_Your goal:_ Starting at the line that contains "The three.js and", quote each line exactly through the last line of the entries, both included.

_The records:_
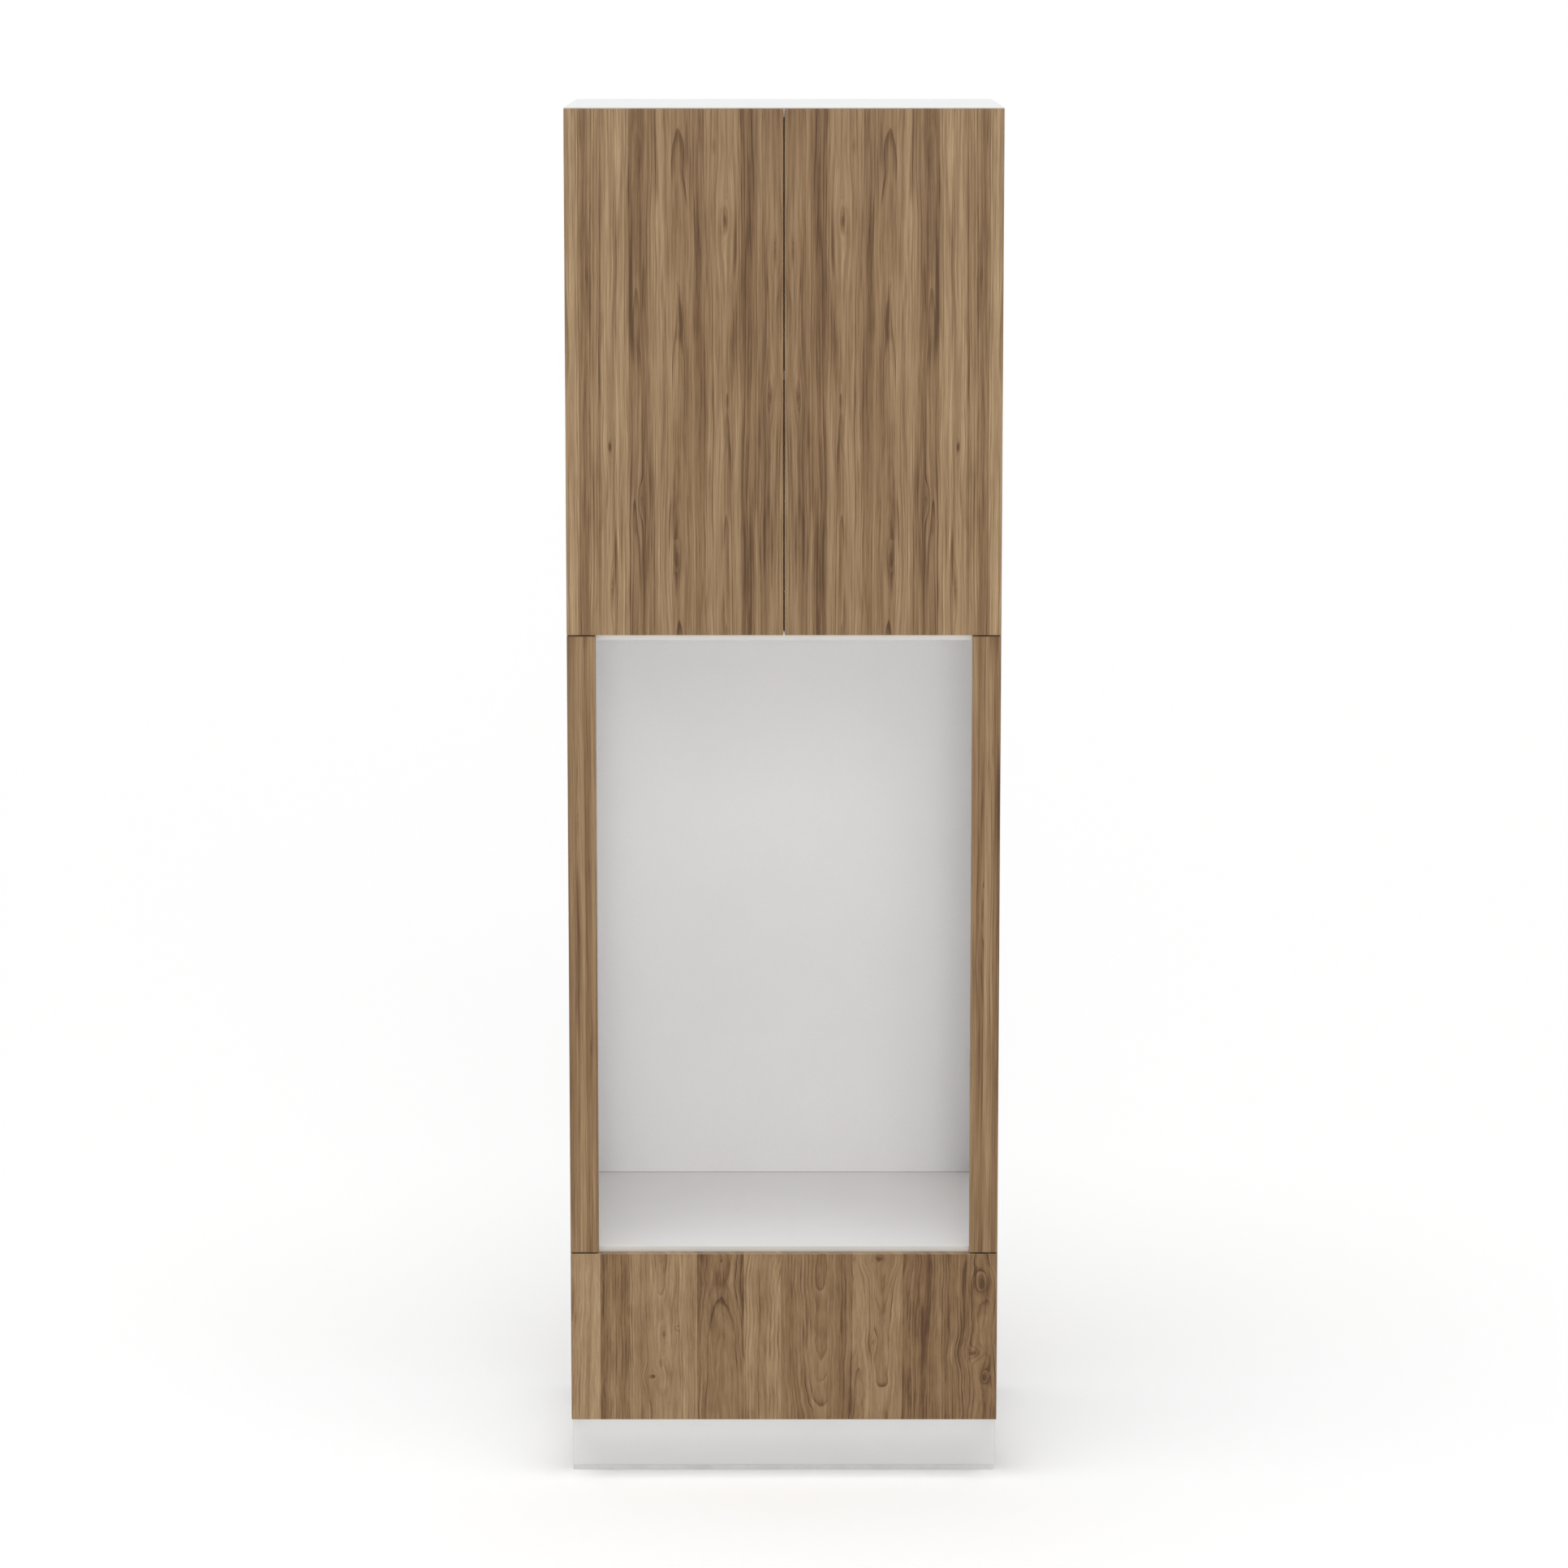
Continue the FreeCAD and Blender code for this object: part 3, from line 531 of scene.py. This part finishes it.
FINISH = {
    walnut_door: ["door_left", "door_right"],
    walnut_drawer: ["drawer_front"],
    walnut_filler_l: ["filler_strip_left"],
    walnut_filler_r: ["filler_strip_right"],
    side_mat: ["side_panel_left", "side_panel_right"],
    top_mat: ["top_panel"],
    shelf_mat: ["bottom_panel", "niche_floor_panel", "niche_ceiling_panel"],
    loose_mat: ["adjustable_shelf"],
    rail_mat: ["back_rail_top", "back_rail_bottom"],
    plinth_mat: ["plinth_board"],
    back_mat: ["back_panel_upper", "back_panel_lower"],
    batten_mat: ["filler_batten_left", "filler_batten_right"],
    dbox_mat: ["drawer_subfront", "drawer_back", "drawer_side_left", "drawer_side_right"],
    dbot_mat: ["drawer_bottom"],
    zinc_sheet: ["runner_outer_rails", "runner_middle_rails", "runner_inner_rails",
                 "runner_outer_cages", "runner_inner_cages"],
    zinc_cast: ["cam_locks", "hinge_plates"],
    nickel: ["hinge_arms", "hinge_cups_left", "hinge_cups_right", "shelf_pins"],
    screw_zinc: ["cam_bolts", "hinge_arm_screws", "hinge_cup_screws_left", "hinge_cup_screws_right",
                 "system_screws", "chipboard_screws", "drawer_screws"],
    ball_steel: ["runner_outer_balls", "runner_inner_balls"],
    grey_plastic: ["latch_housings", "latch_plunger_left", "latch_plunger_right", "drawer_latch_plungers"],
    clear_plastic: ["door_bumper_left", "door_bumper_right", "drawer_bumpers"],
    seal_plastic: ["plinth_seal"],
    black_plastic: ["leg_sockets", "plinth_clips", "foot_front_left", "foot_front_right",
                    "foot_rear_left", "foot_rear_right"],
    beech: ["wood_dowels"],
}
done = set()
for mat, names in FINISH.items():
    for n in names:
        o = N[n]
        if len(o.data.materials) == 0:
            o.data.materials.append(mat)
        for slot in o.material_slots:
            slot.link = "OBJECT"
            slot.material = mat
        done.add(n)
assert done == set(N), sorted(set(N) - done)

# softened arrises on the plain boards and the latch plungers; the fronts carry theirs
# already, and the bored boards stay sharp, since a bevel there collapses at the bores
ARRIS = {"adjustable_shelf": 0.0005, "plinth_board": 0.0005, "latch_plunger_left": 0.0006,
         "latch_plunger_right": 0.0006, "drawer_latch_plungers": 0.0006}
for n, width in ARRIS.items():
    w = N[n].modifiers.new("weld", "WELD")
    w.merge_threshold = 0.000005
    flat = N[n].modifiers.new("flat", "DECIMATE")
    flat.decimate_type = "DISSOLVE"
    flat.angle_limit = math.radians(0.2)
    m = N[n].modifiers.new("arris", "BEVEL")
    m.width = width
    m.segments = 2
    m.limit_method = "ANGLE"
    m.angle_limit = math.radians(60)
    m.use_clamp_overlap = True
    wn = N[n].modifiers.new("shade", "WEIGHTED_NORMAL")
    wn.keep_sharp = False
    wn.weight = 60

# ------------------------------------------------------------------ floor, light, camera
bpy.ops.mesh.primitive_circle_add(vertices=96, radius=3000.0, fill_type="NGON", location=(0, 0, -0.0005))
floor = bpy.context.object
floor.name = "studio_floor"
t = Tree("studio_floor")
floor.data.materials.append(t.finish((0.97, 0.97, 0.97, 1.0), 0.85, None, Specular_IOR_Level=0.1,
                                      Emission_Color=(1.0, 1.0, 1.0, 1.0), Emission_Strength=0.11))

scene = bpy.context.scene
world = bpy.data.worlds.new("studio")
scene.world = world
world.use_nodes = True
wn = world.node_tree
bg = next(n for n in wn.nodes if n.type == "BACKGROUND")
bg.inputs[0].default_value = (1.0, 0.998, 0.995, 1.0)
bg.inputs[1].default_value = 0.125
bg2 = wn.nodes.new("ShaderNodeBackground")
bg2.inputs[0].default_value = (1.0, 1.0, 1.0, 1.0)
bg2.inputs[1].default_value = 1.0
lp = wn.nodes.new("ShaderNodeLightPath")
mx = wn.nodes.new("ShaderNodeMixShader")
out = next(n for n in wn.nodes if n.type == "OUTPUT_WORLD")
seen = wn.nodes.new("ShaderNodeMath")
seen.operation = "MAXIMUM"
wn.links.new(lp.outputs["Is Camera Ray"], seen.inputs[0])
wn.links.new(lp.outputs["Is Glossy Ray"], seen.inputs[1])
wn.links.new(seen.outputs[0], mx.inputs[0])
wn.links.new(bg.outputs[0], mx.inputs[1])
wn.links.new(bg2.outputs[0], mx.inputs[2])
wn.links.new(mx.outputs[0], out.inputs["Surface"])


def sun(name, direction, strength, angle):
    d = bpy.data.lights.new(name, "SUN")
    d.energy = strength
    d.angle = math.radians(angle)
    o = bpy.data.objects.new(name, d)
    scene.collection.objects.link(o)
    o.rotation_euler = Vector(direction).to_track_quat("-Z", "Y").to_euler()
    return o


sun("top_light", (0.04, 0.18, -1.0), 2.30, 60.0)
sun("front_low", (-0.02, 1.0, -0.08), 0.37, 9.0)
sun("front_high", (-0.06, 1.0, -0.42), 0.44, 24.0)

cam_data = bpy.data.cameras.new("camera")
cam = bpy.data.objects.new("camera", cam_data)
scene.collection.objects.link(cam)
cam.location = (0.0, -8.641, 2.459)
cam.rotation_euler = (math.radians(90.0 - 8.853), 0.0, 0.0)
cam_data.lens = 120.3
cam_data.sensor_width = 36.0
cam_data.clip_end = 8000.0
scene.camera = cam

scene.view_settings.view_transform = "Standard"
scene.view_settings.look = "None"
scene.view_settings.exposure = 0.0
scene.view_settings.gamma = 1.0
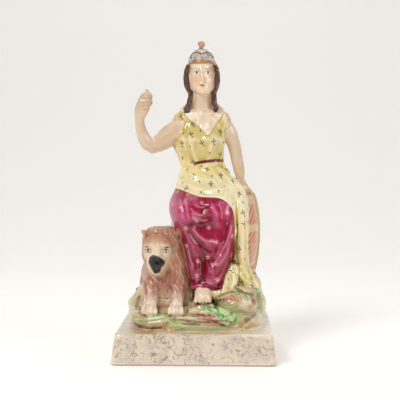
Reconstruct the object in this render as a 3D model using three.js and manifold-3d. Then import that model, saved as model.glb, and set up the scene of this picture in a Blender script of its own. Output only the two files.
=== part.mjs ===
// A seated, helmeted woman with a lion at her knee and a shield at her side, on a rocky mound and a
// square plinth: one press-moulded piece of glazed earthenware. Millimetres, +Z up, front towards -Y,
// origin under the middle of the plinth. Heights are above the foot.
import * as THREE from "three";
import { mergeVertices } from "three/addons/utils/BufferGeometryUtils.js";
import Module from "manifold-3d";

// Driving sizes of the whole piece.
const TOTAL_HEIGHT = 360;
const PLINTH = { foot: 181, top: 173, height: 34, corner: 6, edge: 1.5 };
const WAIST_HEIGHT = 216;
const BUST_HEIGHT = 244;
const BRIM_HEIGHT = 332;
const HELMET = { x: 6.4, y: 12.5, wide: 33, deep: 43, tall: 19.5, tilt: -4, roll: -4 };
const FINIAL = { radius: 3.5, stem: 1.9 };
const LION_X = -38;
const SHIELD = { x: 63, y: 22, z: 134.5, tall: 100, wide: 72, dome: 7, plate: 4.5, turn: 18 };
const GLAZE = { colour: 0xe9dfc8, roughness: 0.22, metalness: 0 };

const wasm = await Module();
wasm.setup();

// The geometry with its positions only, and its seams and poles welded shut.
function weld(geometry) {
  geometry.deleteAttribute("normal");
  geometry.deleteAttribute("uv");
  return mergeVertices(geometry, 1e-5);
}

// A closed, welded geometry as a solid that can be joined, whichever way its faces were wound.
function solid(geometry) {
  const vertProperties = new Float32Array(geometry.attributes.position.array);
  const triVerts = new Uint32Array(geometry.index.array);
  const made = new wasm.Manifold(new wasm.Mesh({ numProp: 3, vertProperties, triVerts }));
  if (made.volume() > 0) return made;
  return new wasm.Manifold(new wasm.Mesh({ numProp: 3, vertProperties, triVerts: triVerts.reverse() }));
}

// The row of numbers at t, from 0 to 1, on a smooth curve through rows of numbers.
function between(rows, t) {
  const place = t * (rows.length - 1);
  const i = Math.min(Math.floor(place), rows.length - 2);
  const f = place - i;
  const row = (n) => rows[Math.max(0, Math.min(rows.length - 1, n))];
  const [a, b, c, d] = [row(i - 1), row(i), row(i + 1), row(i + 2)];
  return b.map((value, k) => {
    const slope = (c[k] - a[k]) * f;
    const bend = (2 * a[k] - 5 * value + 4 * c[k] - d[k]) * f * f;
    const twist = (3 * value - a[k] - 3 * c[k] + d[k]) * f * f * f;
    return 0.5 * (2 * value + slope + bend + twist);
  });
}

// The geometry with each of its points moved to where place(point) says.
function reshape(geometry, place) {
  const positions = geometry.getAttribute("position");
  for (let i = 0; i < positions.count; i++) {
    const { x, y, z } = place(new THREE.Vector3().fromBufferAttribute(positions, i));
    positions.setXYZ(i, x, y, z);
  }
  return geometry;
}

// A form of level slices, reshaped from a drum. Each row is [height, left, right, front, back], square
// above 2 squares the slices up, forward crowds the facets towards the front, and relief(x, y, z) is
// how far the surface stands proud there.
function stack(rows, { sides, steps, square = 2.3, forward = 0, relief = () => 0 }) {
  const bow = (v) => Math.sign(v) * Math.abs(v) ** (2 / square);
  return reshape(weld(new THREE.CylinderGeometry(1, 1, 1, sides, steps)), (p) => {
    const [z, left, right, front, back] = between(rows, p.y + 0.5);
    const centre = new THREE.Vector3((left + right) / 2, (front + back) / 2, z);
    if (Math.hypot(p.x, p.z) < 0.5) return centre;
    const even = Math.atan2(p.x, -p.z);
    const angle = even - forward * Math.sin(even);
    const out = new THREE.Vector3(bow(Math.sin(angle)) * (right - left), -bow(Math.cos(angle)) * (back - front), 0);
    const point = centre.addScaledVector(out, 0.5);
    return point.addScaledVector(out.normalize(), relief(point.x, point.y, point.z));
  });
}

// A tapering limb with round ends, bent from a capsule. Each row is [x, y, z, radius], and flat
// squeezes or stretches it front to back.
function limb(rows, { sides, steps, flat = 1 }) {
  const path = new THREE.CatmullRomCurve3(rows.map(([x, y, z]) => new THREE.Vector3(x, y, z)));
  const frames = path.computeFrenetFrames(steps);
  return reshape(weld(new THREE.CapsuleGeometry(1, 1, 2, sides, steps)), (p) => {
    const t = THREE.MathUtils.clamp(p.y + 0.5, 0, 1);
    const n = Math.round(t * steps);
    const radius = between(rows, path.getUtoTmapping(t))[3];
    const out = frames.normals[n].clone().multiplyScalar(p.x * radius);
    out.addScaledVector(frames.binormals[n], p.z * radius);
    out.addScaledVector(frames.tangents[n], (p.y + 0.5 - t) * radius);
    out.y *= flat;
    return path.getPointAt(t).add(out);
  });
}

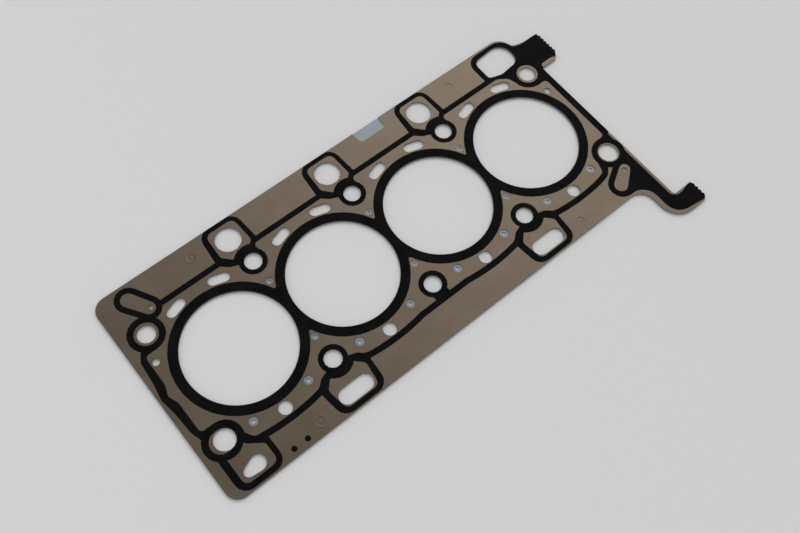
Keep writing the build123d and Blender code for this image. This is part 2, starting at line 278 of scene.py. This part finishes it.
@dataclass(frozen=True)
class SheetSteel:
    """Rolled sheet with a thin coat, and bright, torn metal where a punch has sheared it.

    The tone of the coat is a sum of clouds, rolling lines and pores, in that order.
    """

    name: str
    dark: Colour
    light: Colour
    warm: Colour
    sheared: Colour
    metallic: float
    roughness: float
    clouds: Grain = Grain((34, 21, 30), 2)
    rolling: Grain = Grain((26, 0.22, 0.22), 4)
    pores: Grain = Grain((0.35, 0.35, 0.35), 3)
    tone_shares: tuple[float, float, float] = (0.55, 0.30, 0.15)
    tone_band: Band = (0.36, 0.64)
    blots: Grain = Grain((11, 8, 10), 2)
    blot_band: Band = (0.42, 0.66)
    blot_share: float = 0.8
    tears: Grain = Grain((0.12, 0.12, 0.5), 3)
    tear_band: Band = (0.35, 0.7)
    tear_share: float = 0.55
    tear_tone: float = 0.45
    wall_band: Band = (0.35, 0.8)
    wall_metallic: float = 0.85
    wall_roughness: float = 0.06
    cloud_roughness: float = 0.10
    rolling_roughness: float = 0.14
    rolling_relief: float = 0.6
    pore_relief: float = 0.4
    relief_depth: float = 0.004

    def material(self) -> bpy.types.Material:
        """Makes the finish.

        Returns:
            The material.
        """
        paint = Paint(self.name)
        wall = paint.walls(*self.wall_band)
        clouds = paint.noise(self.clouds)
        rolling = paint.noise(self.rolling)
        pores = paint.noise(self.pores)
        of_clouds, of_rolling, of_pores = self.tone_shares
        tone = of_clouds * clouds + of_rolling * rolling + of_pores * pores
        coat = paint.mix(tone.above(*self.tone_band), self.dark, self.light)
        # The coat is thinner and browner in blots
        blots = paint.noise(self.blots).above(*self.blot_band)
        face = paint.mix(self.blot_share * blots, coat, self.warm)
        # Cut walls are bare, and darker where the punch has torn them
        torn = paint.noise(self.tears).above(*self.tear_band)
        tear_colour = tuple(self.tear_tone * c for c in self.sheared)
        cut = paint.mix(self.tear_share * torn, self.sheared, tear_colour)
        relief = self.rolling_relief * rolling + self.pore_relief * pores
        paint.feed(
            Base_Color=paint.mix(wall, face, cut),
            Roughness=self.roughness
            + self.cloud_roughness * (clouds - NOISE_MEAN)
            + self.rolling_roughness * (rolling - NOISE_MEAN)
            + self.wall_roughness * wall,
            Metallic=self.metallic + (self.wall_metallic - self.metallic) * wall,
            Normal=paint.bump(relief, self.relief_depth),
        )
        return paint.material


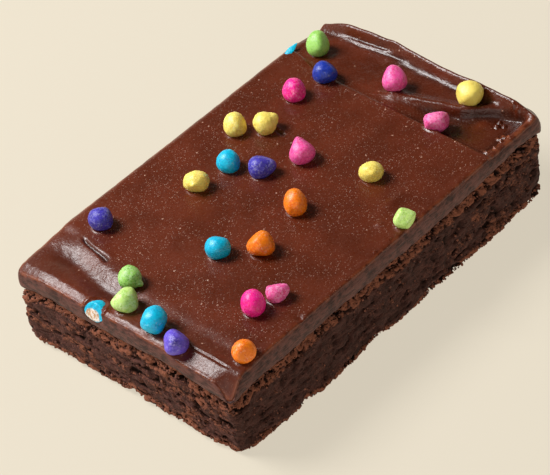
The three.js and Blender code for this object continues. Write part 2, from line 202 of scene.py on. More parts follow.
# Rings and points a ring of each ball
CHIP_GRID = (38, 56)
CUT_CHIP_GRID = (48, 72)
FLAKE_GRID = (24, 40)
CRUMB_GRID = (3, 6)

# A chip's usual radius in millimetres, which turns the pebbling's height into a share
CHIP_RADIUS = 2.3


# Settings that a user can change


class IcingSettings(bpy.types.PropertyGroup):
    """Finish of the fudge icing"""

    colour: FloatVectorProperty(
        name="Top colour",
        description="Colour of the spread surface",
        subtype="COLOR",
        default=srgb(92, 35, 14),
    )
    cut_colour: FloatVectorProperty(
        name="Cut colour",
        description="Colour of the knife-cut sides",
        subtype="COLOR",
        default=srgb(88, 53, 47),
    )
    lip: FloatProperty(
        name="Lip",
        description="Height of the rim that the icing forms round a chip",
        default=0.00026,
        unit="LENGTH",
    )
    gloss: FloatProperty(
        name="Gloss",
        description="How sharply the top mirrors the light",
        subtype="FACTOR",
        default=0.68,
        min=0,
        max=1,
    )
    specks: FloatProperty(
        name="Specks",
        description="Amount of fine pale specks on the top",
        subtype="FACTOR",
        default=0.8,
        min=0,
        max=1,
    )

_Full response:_
The three.js and Blender code for this object continues. Write part 2, from line 202 of scene.py on. More parts follow.
# Rings and points a ring of each ball
CHIP_GRID = (38, 56)
CUT_CHIP_GRID = (48, 72)
FLAKE_GRID = (24, 40)
CRUMB_GRID = (3, 6)

# A chip's usual radius in millimetres, which turns the pebbling's height into a share
CHIP_RADIUS = 2.3


# Settings that a user can change


class IcingSettings(bpy.types.PropertyGroup):
    """Finish of the fudge icing"""

    colour: FloatVectorProperty(
        name="Top colour",
        description="Colour of the spread surface",
        subtype="COLOR",
        default=srgb(92, 35, 14),
    )
    cut_colour: FloatVectorProperty(
        name="Cut colour",
        description="Colour of the knife-cut sides",
        subtype="COLOR",
        default=srgb(88, 53, 47),
    )
    lip: FloatProperty(
        name="Lip",
        description="Height of the rim that the icing forms round a chip",
        default=0.00026,
        unit="LENGTH",
    )
    gloss: FloatProperty(
        name="Gloss",
        description="How sharply the top mirrors the light",
        subtype="FACTOR",
        default=0.68,
        min=0,
        max=1,
    )
    specks: FloatProperty(
        name="Specks",
        description="Amount of fine pale specks on the top",
        subtype="FACTOR",
        default=0.8,
        min=0,
        max=1,
    )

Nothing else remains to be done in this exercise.